Words & Photography: Margaret Jones, Mohit Sharma // Tamilnadu Tourism
It began on a quiet summer evening in Tamil Nadu, in the courtyard of a small family home painted in shades of fading ochre. The sun was dipping low, spilling liquid gold over the tiled roof, when I caught the first whisper of it — sweet, heady, almost intoxicating. Jasmine.
Not the perfumed version that comes in bottles, but the real thing: freshly plucked, still warm from the sun, its petals cool against my palm. The air around me seemed to shift, as if time had slowed to make room for this scent.
“Each knot is a prayer,” she said, smiling without looking up. “You breathe in the flower, and it stays with you — not just here” — she touched her nose — “but here,” and tapped her chest.

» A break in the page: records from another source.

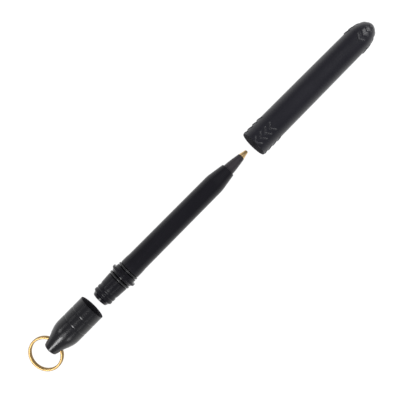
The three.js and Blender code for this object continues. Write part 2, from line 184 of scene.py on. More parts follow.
# Raised chevrons on the cap, with their tips towards its mouth
CHEVRON_COLUMNS = 4
CHEVRON_HEIGHT = 0.27
CHEVRON_PITCH = 2.65
CHEVRON_REACH = 2.25            # from the tip's middle to an arm's end, across
CHEVRON_SWEEP = 2.0             # the same, along the cap
CHEVRON_TIP = 1.3               # length of the ridge at its tip
CHEVRON_ARM = 1.0               # length of the ridge at an arm's end
CHEVRON_FACE = 0.7              # length of its front slope
TOP_CHEVRON_FACE = 0.55
CHEVRON_BACK = 0.5              # length of its back slope
CHEVRON_END = 0.4               # length of the slope at an arm's end
CHEVRON_TIP_ROUND = 0.08        # of the tip, as a share of the reach
CHEVRON_TURN = 3
CHEVRON_ROW_STEP = 0.1
MOUTH_CHEVRON_PLACE = -0.6      # the cap's mouth cuts the first row
MOUTH_CHEVRON_COUNT = 4
TOP_CHEVRON_INSET = 11.5
TOP_CHEVRON_COUNT = 4
TOP_CHEVRON_NARROWING = 0.85

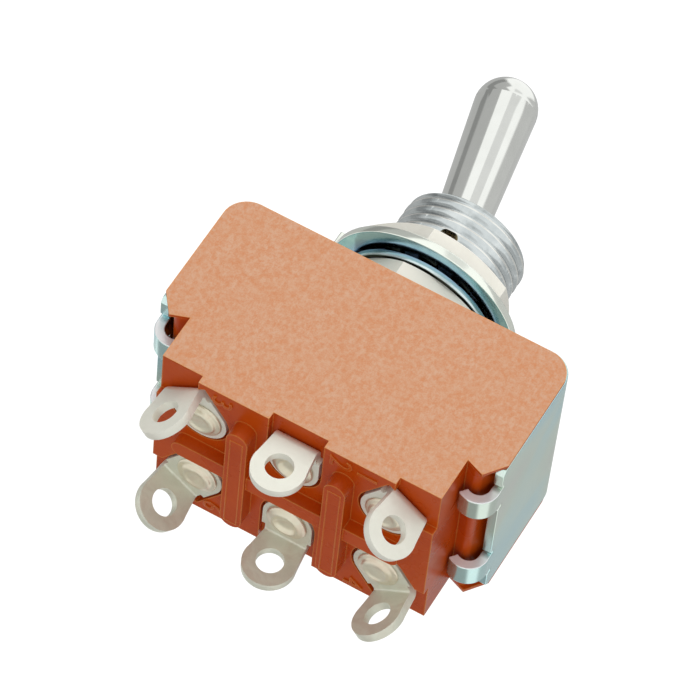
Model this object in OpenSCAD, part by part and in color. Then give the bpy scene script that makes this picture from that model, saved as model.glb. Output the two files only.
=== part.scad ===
// Panel toggle switch, two poles, changeover.
// Origin: axis of the threaded bushing, on the top face of the steel frame.
// +Z points along the bushing towards the lever, +X along the body, +Y across it.
// The lever is shown thrown towards -X.

/* [Case] */
// Length of the case over its side flanges
case_l = 33; // [31:0.5:36]
// Width of the case over its two flat faces
case_w = 18.8; // [18.2:0.2:21]
// Thickness of the flange that edges the frame on each flat face
flange_t = 0.35; // [0.3:0.05:0.6]
// How far the flanges stop below the frame's top face
flange_drop = 0.3; // [0.2:0.1:0.6]
// Radius of the two upper corners
corner_r = 2.35; // [1.8:0.05:2.8]
// Depth of the straight sides below the frame's top face
side_depth = 12.25; // [11.6:0.05:12.6]
// Depth of the tips of the two ears
ear_depth = 14.2; // [13.9:0.05:14.5]
// Radius of the ridge that the hooks curl under
ear_r = 0.6; // [0.4:0.05:0.7]
// How far the ear tips stand in from the sides
ear_inset = 1.45; // [1.2:0.05:1.6]
// Depth of the notches between ears and terminal block
notch_depth = 13.55; // [13.3:0.05:13.7]
// How far the terminal block stands in from the sides
block_inset = 3.15; // [3:0.05:3.3]
// Depth of the lowest face of the terminal block
block_depth = 18.8; // [18.4:0.1:20]
// Depth of the lug pockets in that face
pocket_h = 0.75; // [0.5:0.05:1]
// Thickness of the floor that the rivets go through
floor_t = 2.55; // [2.2:0.05:2.8]
// Wall of the cavity behind the flat faces
wall_w = 1.7; // [1.4:0.1:1.9]
// Wall of the cavity at its two ends
wall_l = 1.6; // [1.3:0.1:1.8]
// Height of the barrier between the two poles
barrier_h = 5.8; // [4:0.1:6]

/* [Terminals] */
// Distance from the flat faces in to each row of rivets
row_inset = 5; // [4.8:0.1:5.2]
// Distance from the sides of the terminal block in to the corner rivets
column_inset = 4.45; // [4.2:0.05:4.7]
// Angle of the corner lugs, from the X axis to the way they face
corner_turn = 54; // [50:1:58]
// Thickness of the lug metal
lug_t = 0.8; // [0.6:0.05:0.9]
// Width of a lug
lug_w = 4.8; // [4.4:0.1:5]
// Distance from the rivet's axis to the tab's outer face
lug_reach = 3.5; // [3.3:0.05:3.6]
// Radius of the eye in a lug
eye_r = 1.25; // [1:0.05:1.4]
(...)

The next morning, I met Babbu, my driver. Courteous, attentive, and always smiling, he seemed to anticipate what I needed before I asked. Every day, without fail, he placed a fresh jasmine garland on the rear-view mirror. The moment I stepped into the car, the air filled with that familiar, velvety sweetness.
Later, he drove me to Madurai’s flower market at dawn. Crates of jasmine spilled onto the pavement, their pearly buds like beads waiting to be threaded. Women, sari pallus tucked neatly at their waists, worked with practised grace, their fingers moving as swiftly as their voices. The scent hung over everything — both delicate and insistent.
In the evenings, the fragrance changed. Night-blooming jasmine drifted in with the cool air, softer and more elusive, as if it preferred to stay in the shadows. Sitting under a neem tree, I thought of the women I’d met: brides with thick coils of jasmine on their wedding day; widows wearing a single strand for the market; little girls learning their mothers’ knots with clumsy fingers.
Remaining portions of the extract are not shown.